— Start Data rows —

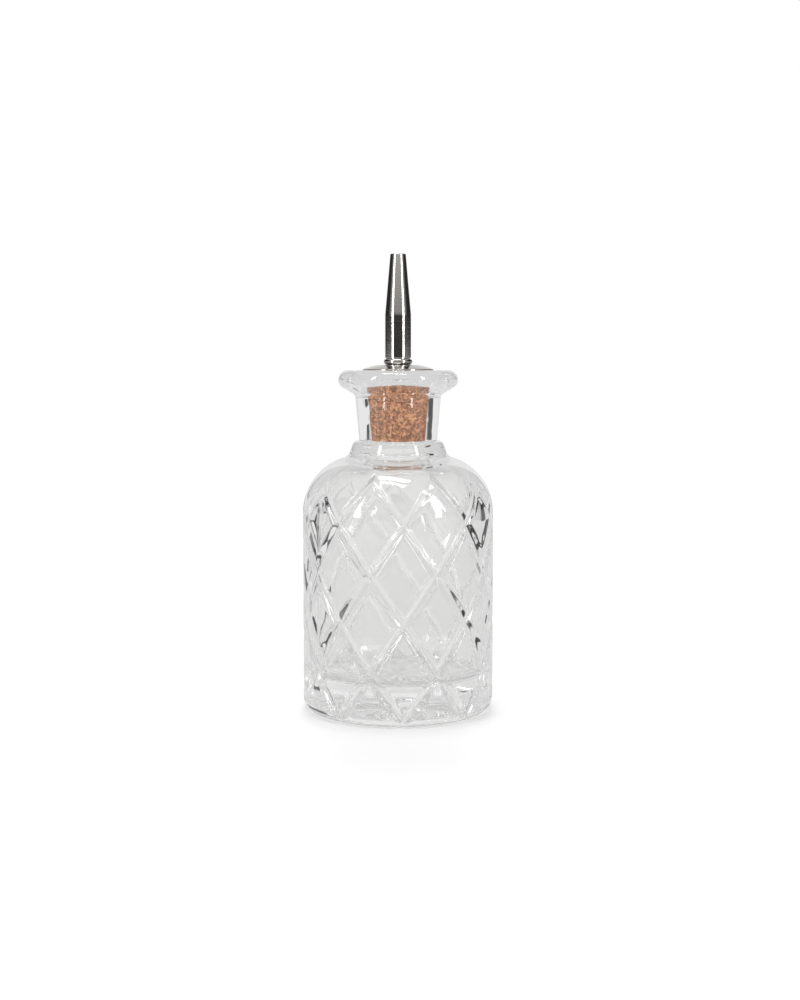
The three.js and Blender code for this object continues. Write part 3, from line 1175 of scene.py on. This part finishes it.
    def card(self, name, turns, reach, heights, grey, seen_by):
        """A bent grey card round the bottle, which only mirrors or only glass see.

        Turns are counted from the backdrop, +Y, towards +X.
        """
        low, high = heights
        steps = 12
        points = []
        for i in range(steps + 1):
            turn = math.radians(turns[0] + (turns[1] - turns[0]) * i / steps)
            across, along = reach * math.sin(turn), reach * math.cos(turn)
            points += [(across, along, low), (across, along, high)]
        faces = [(2 * i, 2 * i + 2, 2 * i + 3, 2 * i + 1) for i in range(steps)]
        mesh = bpy.data.meshes.new(name)
        mesh.from_pydata(points, [], faces)
        material, shader = finish(name)[:2]
        shader.inputs["Base Color"].default_value = (0, 0, 0, 1)
        shader.inputs["Specular IOR Level"].default_value = 0
        shader.inputs["Emission Color"].default_value = (grey, grey, grey, 1)
        shader.inputs["Emission Strength"].default_value = 1
        mesh.materials.append(material)
        card = add_to_stage(name, mesh)
        card.visible_camera = False
        card.visible_diffuse = False
        card.visible_shadow = False
        card.visible_glossy = seen_by == "mirrors"
        card.visible_transmission = seen_by == "glass"

    def lamps(self):
        """A box over the front, a strip at each side, and a box behind for the shadow."""
        self.softbox(
            "overhead_box", place=(-0.055, -0.14, 0.87), target=(0, -0.02, 0.06),
            width=0.43, height=0.11, brightness=16,
        )
        turn = math.radians(180 - STRIP_TURN)
        across = STRIP_REACH * math.sin(turn)
        along = STRIP_REACH * math.cos(turn)
        for side, name in ((-1, "left_strip"), (1, "right_strip")):
            self.softbox(
                name, place=(side * across, along, STRIP_HEIGHT), target=(0, 0, STRIP_HEIGHT),
                width=0.08, height=0.5, brightness=11,
            )
        back = self.softbox(
            "back_box", place=(0, 0.45, 0.75), target=(0, 0, 0),
            width=0.3, height=0.3, brightness=11,
        )
        back.visible_glossy = False
        back.visible_transmission = False

    def cards(self):
        """The cards that the steel mirrors, and the dark ones that the cuts show."""
        self.front_cards()
        for side, name in ((-1, "left"), (1, "right")):
            self.side_cards(side, name)
        for name, turns, reach, heights in ACCENTS:
            self.card(name, turns, reach, heights, ACCENT_DARK, "glass")

    def front_cards(self):
        """Behind the camera: dark below, which the barrel mirrors, and grey above."""
        edge = 180 - STRIP_TURN + STRIP_MARGIN
        turns = (edge, 360 - edge)
        low = FRONT_LOW_TOP
        heights = (CARD_FOOT, low)
        self.card("front_low", turns, MIRROR_REACH, heights, FRONT_DARK, "mirrors")
        for number, (high, grey) in enumerate(FRONT_SHADES):
            name = f"front_high_{number}"
            self.card(name, turns, MIRROR_REACH, (low, high), grey, "mirrors")
            low = high

    def side_cards(self, side, name):
        """At one side: dark below, and above from pale beside the strip to dark behind."""
        inner = 180 - STRIP_TURN - STRIP_MARGIN
        turns = (side * SIDE_SHADES[-1][0], side * inner)
        heights = (SIDE_LOW_FOOT, SIDE_LOW_TOP)
        self.card(f"{name}_dark", turns, MIRROR_REACH, heights, SIDE_DARK, "mirrors")
        heights = (SIDE_LOW_TOP, CARD_TOP)
        for number, (outer, grey) in enumerate(SIDE_SHADES):
            turns = (side * outer, side * inner)
            self.card(f"{name}_high_{number}", turns, MIRROR_REACH, heights, grey, "mirrors")
            inner = outer


class BITTERS_PT_panel(bpy.types.Panel):
    """Lists the pieces and their settings"""

    bl_idname = "BITTERS_PT_panel"
    bl_label = "Bitters Bottle"
    bl_space_type = "VIEW_3D"
    bl_region_type = "UI"
    bl_category = "Bitters Bottle"

    def draw(self, context):
        """Lists each group's settings above the buttons that use them."""
        for settings, names in SECTIONS:
            box = self.layout.box()
            group = getattr(context.scene, settings)
            for name in group.bl_rna.properties.keys():
                if name not in ("rna_type", "name"):
                    box.prop(group, name)
            for operator in names:
                box.operator(operator)


SECTIONS = (
    ("bitters_glass", ("bitters.glass",)),
    ("bitters_cork", ("bitters.cork",)),
    ("bitters_steel", ("bitters.disc", "bitters.spout", "bitters.stem")),
    ("bitters_stage", ("bitters.stage",)),
)
SETTINGS = {
    "bitters_glass": GlassSettings,
    "bitters_cork": CorkSettings,
    "bitters_steel": SteelSettings,
    "bitters_stage": StageSettings,
}
CLASSES = (
    *SETTINGS.values(),
    BITTERS_OT_glass,
    BITTERS_OT_cork,
    BITTERS_OT_disc,
    BITTERS_OT_spout,
    BITTERS_OT_stem,
    BITTERS_OT_stage,
    BITTERS_PT_panel,
)


def register():
    """Registers the classes and gives the scene their settings."""
    for kind in CLASSES:
        bpy.utils.register_class(kind)
    for name, kind in SETTINGS.items():
        setattr(bpy.types.Scene, name, bpy.props.PointerProperty(type=kind))


def unregister():
    """Takes the settings off the scene and unregisters the classes."""
    for name in SETTINGS:
        delattr(bpy.types.Scene, name)
    for kind in reversed(CLASSES):
        bpy.utils.unregister_class(kind)


def main():
    """Makes every piece and the stage."""
    register()
    bpy.ops.bitters.glass()
    bpy.ops.bitters.cork()
    bpy.ops.bitters.disc()
    bpy.ops.bitters.spout()
    bpy.ops.bitters.stem()
    bpy.ops.bitters.stage()


if __name__ == "__main__":
    main()
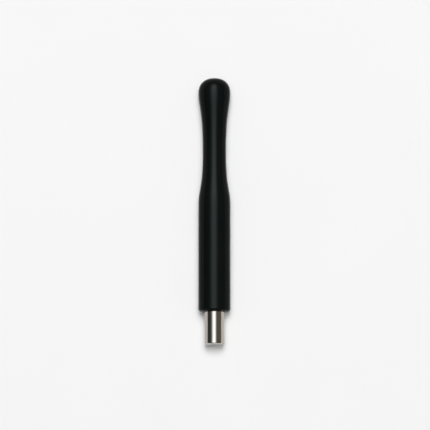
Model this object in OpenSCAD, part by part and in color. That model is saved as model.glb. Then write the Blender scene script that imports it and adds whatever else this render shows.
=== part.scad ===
// Clay shaper: a soft black handle with a bulb at one end and a flat steel cylinder at the other.
// The tool lies on its barrel along Y. The flat end of the tip faces -Y and the bulb is at +Y.
// The origin is on the supporting surface, under the middle of the tool's length.
// Every outline is drawn as [radius, distance from the tip's flat end] and turned about the tool's axis.

/* [Tip] */
// Diameter of the steel that stands out of the handle
tip_diameter = 8; // [7.6:0.1:8.4]
// Length of steel that stands out of the handle
tip_length = 13.2; // [8:0.1:18]
// Radius of the rounded edge at the flat working end
tip_edge_radius = 0.4; // [0.1:0.05:0.6]
// Chamfer round the shoulder that meets the handle
shoulder_chamfer = 0.15; // [0.05:0.05:0.3]
// Diameter of the shank, the steel inside the handle
shank_diameter = 7.2; // [6:0.1:7.4]
// Length of the shank
shank_length = 22; // [18:0.5:24]
// Width of the groove that keeps the shank from pulling out of the core
shank_groove_width = 2.4; // [1.5:0.1:3]
// Depth of that groove
shank_groove_depth = 0.7; // [0.3:0.1:1]
// Length of the two flats that keep the shank from turning in the core
shank_flat_length = 6; // [4:0.5:7]
// Depth of each flat
shank_flat_depth = 0.8; // [0.4:0.1:1.2]

/* [Handle outline] */
// Length of the handle, from the barrel's flat end to the crown of the bulb
handle_length = 95.7; // [94:0.1:100]
// Diameter of the straight barrel
barrel_diameter = 13; // [12.8:0.1:14]
// Length of the straight barrel
barrel_length = 43.2; // [40:0.1:46]
// Radius of the rounded edge at the barrel's end
barrel_edge_radius = 1.2; // [0.6:0.1:1.5]
// Diameter of the waist, the slimmest place
waist_diameter = 9.45; // [8.6:0.05:10.5]
// Distance of the waist from the barrel's end
waist_at = 65.6; // [62:0.1:68]
// Diameter of the bulb
bulb_diameter = 12.94; // [12:0.02:14]
// Distance of the bulb's widest place from the barrel's end
bulb_at = 89.8; // [88:0.1:91]

/* [Handle curves] */
// Reach of the flare's curve along the barrel's side
flare_reach_barrel = 7.5; // [4:0.1:12]
// Reach of the flare's curve along the waist's side
flare_reach_waist = 15.4; // [10:0.1:18]
// Reach of the neck's curve along the waist's side
neck_reach_waist = 17.2; // [10:0.1:19]
// Reach of the neck's curve along the bulb's side
neck_reach_bulb = 6.2; // [4:0.05:9]
// Reach of the crown's curve along the bulb's side
crown_reach_side = 4.3; // [3:0.02:5]
// Reach of the crown's curve across its top
crown_reach_top = 3.3; // [2:0.02:5]

/* [Soft skin over the rigid core] */
// Thickness of the soft skin over the core's side
skin = 1.4; // [1.2:0.1:1.6]
// Thickness of the soft lip that covers the core's open end
lip = 1.6; // [1.2:0.1:2.4]
// Thickness of the soft crown over the core's closed end
crown_skin = 2.2; // [1.5:0.1:3]
// Number of ring grooves in the core that lock the skin
lock_grooves = 3; // [1:1:4]
// Width of each ring groove
lock_groove_width = 1.6; // [1:0.1:2]
// Depth of each ring groove
lock_groove_depth = 0.7; // [0.3:0.1:1]
// Distance from one ring groove to the next
lock_groove_pitch = 4; // [3:0.5:4.5]
// Distance from the shank's inner end to the first ring groove
lock_groove_offset = 3; // [2:0.5:4]
// Number of lengthwise flutes in the core that keep the skin from turning
flutes = 4; // [2:1:6]
// Diameter of each flute
flute_diameter = 1.8; // [1:0.1:2.4]

/* [Hidden] */
$fn = 96;
CURVE_STEPS = 28;    // straight steps in each free curve
EDGE_STEPS = 8;      // straight steps in each rounded edge
PAST = 1;            // how far a cutting shape runs past what it cuts

tip_radius = tip_diameter / 2;
shank_radius = shank_diameter / 2;
barrel_radius = barrel_diameter / 2;
waist_radius = waist_diameter / 2;
bulb_radius = bulb_diameter / 2;

// Places along the axis, measured from the tip's flat end
barrel_start = tip_length;
core_start = barrel_start + lip;
shank_end = barrel_start + shank_length;
barrel_stop = barrel_start + barrel_length;
waist_place = barrel_start + waist_at;
bulb_place = barrel_start + bulb_at;
crown_place = barrel_start + handle_length;
shank_groove_place = (core_start + shank_end - shank_flat_length) / 2;
lock_first = shank_end + lock_groove_offset;
lock_last = lock_first + (lock_grooves - 1) * lock_groove_pitch;

// Points of the cubic curve from a to d that leaves towards b and arrives from c, without a itself,
// so that one curve can follow another
function curve(a, b, c, d) = [
    for (i = [1 : CURVE_STEPS])
        let (t = i / CURVE_STEPS, u = 1 - t)
            u * u * u * a + 3 * u * u * t * b + 3 * u * t * t * c + t * t * t * d
];

// Side of the handle from the barrel to the bulb's widest place, a constant depth inside the surface
function side(depth) =
    let (barrel = barrel_radius - depth, waist = waist_radius - depth, bulb = bulb_radius - depth)
        concat(
            [[barrel, barrel_stop]],
            curve(
                [barrel, barrel_stop],
                [barrel, barrel_stop + flare_reach_barrel],
                [waist, waist_place - flare_reach_waist],
                [waist, waist_place]
            ),
            curve(
                [waist, waist_place],
                [waist, waist_place + neck_reach_waist],
                [bulb, bulb_place - neck_reach_bulb],
                [bulb, bulb_place]
            )
        );

// Crown of the bulb, from its widest place to its top on the axis, the given depths inside the surface
function crown(side_depth, top_depth) =
    let (
        bulb = bulb_radius - side_depth,
        top = crown_place - top_depth,
        shrink = (top - bulb_place) / (crown_place - bulb_place)
    )
        curve(
            [bulb, bulb_place],
            [bulb, bulb_place + crown_reach_side * shrink],
            [crown_reach_top * shrink, top],
            [0, top]
        );

// Rounded edge between the side of a cylinder and its flat end, which lies at the given start
function rounded_edge(radius, start, edge_radius) = [
    for (i = [0 : EDGE_STEPS])
        let (angle = -90 + 90 * i / EDGE_STEPS)
            [radius - edge_radius + edge_radius * cos(angle), start + edge_radius + edge_radius * sin(angle)]
];

// Lays a shape that was drawn along Z down on the supporting surface, along Y
module laid_down() {
    translate([0, -crown_place / 2, barrel_radius])
        rotate([-90, 0, 0])
            children();
}

// Whole handle as one solid, with no hollow
module handle_form() {
    rotate_extrude()
        polygon(concat(
            [[0, barrel_start]],
            rounded_edge(barrel_radius, barrel_start, barrel_edge_radius),
            side(0),
            crown(0, 0)
        ));
}

// Steel cylinder with a slimmer shank behind a shoulder, a locking groove round the shank and two flats
// near its inner end
module tip_form() {
    groove_radius = shank_radius - shank_groove_depth;
    groove_from = shank_groove_place - shank_groove_width / 2;
    groove_to = shank_groove_place + shank_groove_width / 2;
    difference() {
        rotate_extrude()
            polygon(concat(
                [[0, 0]],
                rounded_edge(tip_radius, 0, tip_edge_radius),
                [
                    [tip_radius, barrel_start - shoulder_chamfer],
                    [tip_radius - shoulder_chamfer, barrel_start],
                    [shank_radius, barrel_start],
                    [shank_radius, groove_from],
                    [groove_radius, groove_from],
                    [groove_radius, groove_to],
                    [shank_radius, groove_to],
                    [shank_radius, shank_end],
                    [0, shank_end]
                ]
            ));
        for (turn = [0, 180])
            rotate([0, 0, turn])
                translate([shank_radius - shank_flat_depth, -shank_radius, shank_end - shank_flat_length])
                    cube([shank_radius, shank_diameter, shank_flat_length + PAST]);
    }
}

// Ring cut round the core, where soft skin flows in and is held
module lock_groove(place) {
    core_radius = barrel_radius - skin;
    translate([0, 0, place - lock_groove_width / 2])
        difference() {
            cylinder(r = core_radius + PAST, h = lock_groove_width);
            translate([0, 0, -PAST])
                cylinder(r = core_radius - lock_groove_depth, h = lock_groove_width + 2 * PAST);
        }
}

// Rigid core as one solid, with its outer grooves and flutes and with no socket
module core_form() {
    core_radius = barrel_radius - skin;
    difference() {
        rotate_extrude()
            polygon(concat(
                [[0, core_start], [core_radius, core_start]],
                side(skin),
                crown(skin, crown_skin)
            ));
        for (i = [0 : lock_grooves - 1])
            lock_groove(lock_first + i * lock_groove_pitch);
        for (i = [0 : flutes - 1])
            rotate([0, 0, 360 * i / flutes])
                translate([core_radius, 0, lock_first])
                    cylinder(d = flute_diameter, h = lock_last - lock_first);
    }
}

// Soft black skin from the barrel's end to the bulb, moulded over the core
module grip_sleeve() {
    color("#15191a")
        laid_down()
            difference() {
                handle_form();
                core_form();
                tip_form();
            }
}

// Rigid core that holds the steel and keeps the slim waist stiff
module handle_core() {
    color("#3a3d3f")
        laid_down()
            difference() {
                core_form();
                tip_form();
            }
}

// Polished steel cylinder
module tip() {
    color("#c9c6c0")
        laid_down()
            tip_form();
}

grip_sleeve();
handle_core();
tip();
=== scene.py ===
"""Clay shaper: the looks of a soft black handle with a polished steel end, on a pale studio floor."""
import math
import bpy
import numpy as np
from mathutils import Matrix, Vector, noise


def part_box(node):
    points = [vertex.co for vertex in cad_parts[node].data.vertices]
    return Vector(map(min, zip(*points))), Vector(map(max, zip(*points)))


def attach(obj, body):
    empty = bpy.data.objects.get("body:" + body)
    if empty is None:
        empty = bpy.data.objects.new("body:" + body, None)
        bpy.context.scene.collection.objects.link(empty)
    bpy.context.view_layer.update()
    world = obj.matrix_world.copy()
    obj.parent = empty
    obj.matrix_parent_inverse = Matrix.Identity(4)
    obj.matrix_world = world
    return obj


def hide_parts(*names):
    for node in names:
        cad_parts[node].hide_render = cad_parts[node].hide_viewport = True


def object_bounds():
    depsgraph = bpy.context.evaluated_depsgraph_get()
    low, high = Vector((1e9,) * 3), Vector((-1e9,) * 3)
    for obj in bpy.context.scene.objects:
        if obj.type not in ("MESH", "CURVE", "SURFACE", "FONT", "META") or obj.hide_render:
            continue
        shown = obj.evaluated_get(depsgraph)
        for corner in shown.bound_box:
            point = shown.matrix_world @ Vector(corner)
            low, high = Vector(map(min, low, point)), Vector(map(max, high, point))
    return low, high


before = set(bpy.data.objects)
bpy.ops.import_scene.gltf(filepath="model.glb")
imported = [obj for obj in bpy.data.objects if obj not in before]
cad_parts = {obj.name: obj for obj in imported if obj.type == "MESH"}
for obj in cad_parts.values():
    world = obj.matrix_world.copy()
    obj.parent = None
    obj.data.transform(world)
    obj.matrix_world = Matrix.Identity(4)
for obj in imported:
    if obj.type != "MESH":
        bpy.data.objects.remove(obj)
CAD_LOW, CAD_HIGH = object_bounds()
MM = 0.001

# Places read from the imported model, in metres. The tool lies along Y, with its steel end at -Y.
HANDLE_LOW, HANDLE_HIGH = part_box("grip_sleeve")
CORE_LOW, CORE_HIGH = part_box("handle_core")
TIP_LOW, TIP_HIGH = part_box("tip")
AXIS_Z = (HANDLE_LOW.z + HANDLE_HIGH.z) / 2
BARREL_RADIUS = (HANDLE_HIGH.x - HANDLE_LOW.x) / 2
BARREL_Y = HANDLE_LOW.y
CROWN_Y = HANDLE_HIGH.y
CORE_Y = CORE_LOW.y
CORE_TOP_Y = CORE_HIGH.y
SKIN = HANDLE_HIGH.x - CORE_HIGH.x
TIP_RADIUS = (TIP_HIGH.x - TIP_LOW.x) / 2
TIP_Y = TIP_LOW.y
SHANK_END_Y = TIP_HIGH.y

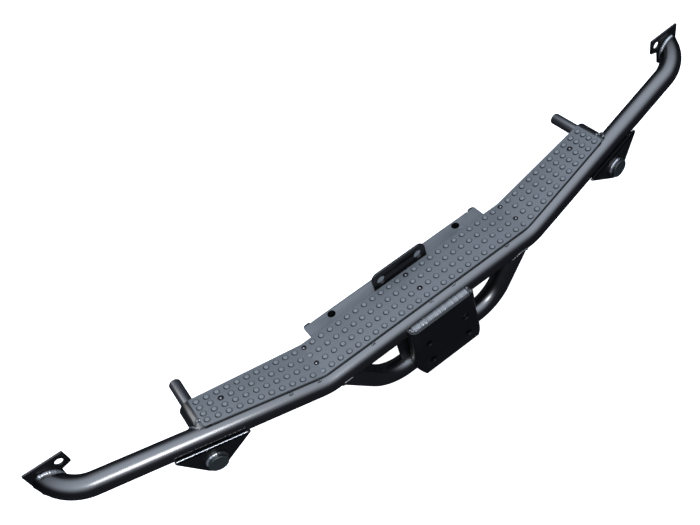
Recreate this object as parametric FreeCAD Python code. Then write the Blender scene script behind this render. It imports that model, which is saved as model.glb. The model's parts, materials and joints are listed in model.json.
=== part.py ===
import FreeCAD, Part
import math
import os

V = FreeCAD.Vector

# Main tube
TUBE_R = 26.0                 # outside radius of the bent main tube
TUBE_WALL = 3.2
RISE = 0.245                  # height gained by an outer run for each mm of width
SWEEP = 0.1065                # forward run of an outer run for each mm of width
BEND_R = 160.0                # centre-line radius of the two shallow bends
END_X = 866.0                 # corner of the wide end bend
END_BEND_R = 100.0
END_LEAN = 21.5               # the tube's tip, past the corner
END_TIP_Z = 155.5

# Clearances
GAP = 0.3                     # between curved faces of welded pieces
HOLE_FIT = 0.4                # screw hole larger than its screw, on the radius
REACH = 2000.0                # cutting bodies run this far past the part

# Tread and pan
TREAD_T = 3.0
PAN_T = 4.0
KINK_X = 300.0                # fold line of tread and pan
TREAD_REAR = -2.4
TREAD_FRONT = 107.0
TREAD_END_X = 577.0
TREAD_END_REAR = 27.0
TREAD_END_FRONT = 110.5
TREAD_CORNER = 5.0
PAN_INSET = 1.5               # pan edge set back from the tread edge
LIP_T = 4.0

# Buttons and screws
COLS = 23
FOLD_COL = 12
END_MARGIN = 13.4             # last column to the tread's end
ROW_0 = 10.0
ROW_STEP = 27.7
FOLD_SHIFT = -1.3
END_ROW_0 = 39.3
END_ROW_STEP = 18.6
DIMPLE_R = 6.6
DIMPLE_TOP_R = 3.4
DIMPLE_H = 1.8
SCREW_AT = ((21, 2), (12, 3), (12, 1), (0, 3), (0, 1))
SCREW_HEAD_R = 6.0
SCREW_HEAD_H = 1.6
SCREW_CHAMFER = 0.6
SCREW_SHANK_R = 3.0
SOCKET_R = 2.6
SOCKET_DEEP = 1.5

# Support plate and lug
WING_TOP = 13.0
WING_T = 4.0
WING_HALF = 267.0
WING_FRONT = 161.5
WING_EAR = 1.2                # flat corner past the fold
WING_FOLD_HALF = 243.0
WING_FOLD_R = 6.0
WING_FLANGE = 40.0
WING_CORNER = 9.0
WING_HOLE_X = 193.0
WING_HOLE_Y = 143.5
WING_HOLE_R = 10.5
LUG_HALF = 79.0
LUG_REAR = 113.0
LUG_T = 6.0
LUG_TOP = 72.8
LUG_CORNER = 19.0
LUG_HOLE_X = 55.4
LUG_HOLE_Z = 45.6
LUG_HOLE_R = 11.5

# Hoop and web
HOOP_R = 26.4
HOOP_WALL = 3.2
HOOP_LOW = -132.0
HOOP_Y = -0.7
HOOP_CORNER_X = 164.2
HOOP_TOP_X = 267.7
HOOP_BEND_R = 113.0
WEB_HALF = 116.0
WEB_T = 6.0
WEB_Y = -1.0
WEB_SINK = 10.0               # web reaches into the hollow between the two tubes

# Tow bracket
TOW_FACE = -47.0              # rear face of the folded bracket
TOW_T = 8.0
TOW_HALF_TOP = 91.0
TOW_HALF = 97.0
TOW_TAPER_LOW = -95.0         # the bracket widens down to here
TOW_BEND = 17.0               # outside radius of the folded edges
TOW_DEEP = 28.0               # side flange, face to edge
TOW_TOP = 12.0
TOW_LOW = -156.0
TOW_CUT_X = 15.0              # cut lower corners
TOW_CUT_Z = 24.0
TOW_HOLE_X = 55.0
TOW_HOLE_HIGH = -52.0
TOW_HOLE_LOW = -119.0
TOW_HOLE_R = 10.0
BEAD_HALF = 90.0
BEAD_BACK = 3.0               # bead's rear edge in front of the bracket's face
BEAD_FRONT = -14.0
BEAD_RISE = 5.0
BEAD_DEEP = 6.0

# End plates
PLATE_REAR = 105.8
PLATE_T = 5.0
PLATE_PAST = 27.5             # outer edge, past the tube's tip
PLATE_WIDE = 87.0
PLATE_TOP_IN = 202.7
PLATE_TOP_OUT = 208.0
PLATE_CORNER = 2.0
PLATE_FOOT_CORNER = 5.0
EAR_LOW = 165.0
EAR_STEP = 63.0               # outer edge to the step under the ear
EAR_STEP_Z = 159.0
PLATE_FOOT = 59.0             # width of the low part
PLATE_LOW = 121.0
PLATE_HOLE_EDGE = 18.0        # hole to the ear's edge
PLATE_HOLE_Z = 182.5
PLATE_HOLE_R = 9.5
END_WELD = 4.0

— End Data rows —

Your objective:
Print only the run of lines that begins with the line containing "Polished steel cylinder" and ends with the line containing "return low, high", both included, exactly as they read.

Finished exercise:
// Polished steel cylinder
module tip() {
    color("#c9c6c0")
        laid_down()
            tip_form();
}

grip_sleeve();
handle_core();
tip();
=== scene.py ===
"""Clay shaper: the looks of a soft black handle with a polished steel end, on a pale studio floor."""
import math
import bpy
import numpy as np
from mathutils import Matrix, Vector, noise


def part_box(node):
    points = [vertex.co for vertex in cad_parts[node].data.vertices]
    return Vector(map(min, zip(*points))), Vector(map(max, zip(*points)))


def attach(obj, body):
    empty = bpy.data.objects.get("body:" + body)
    if empty is None:
        empty = bpy.data.objects.new("body:" + body, None)
        bpy.context.scene.collection.objects.link(empty)
    bpy.context.view_layer.update()
    world = obj.matrix_world.copy()
    obj.parent = empty
    obj.matrix_parent_inverse = Matrix.Identity(4)
    obj.matrix_world = world
    return obj


def hide_parts(*names):
    for node in names:
        cad_parts[node].hide_render = cad_parts[node].hide_viewport = True


def object_bounds():
    depsgraph = bpy.context.evaluated_depsgraph_get()
    low, high = Vector((1e9,) * 3), Vector((-1e9,) * 3)
    for obj in bpy.context.scene.objects:
        if obj.type not in ("MESH", "CURVE", "SURFACE", "FONT", "META") or obj.hide_render:
            continue
        shown = obj.evaluated_get(depsgraph)
        for corner in shown.bound_box:
            point = shown.matrix_world @ Vector(corner)
            low, high = Vector(map(min, low, point)), Vector(map(max, high, point))
    return low, high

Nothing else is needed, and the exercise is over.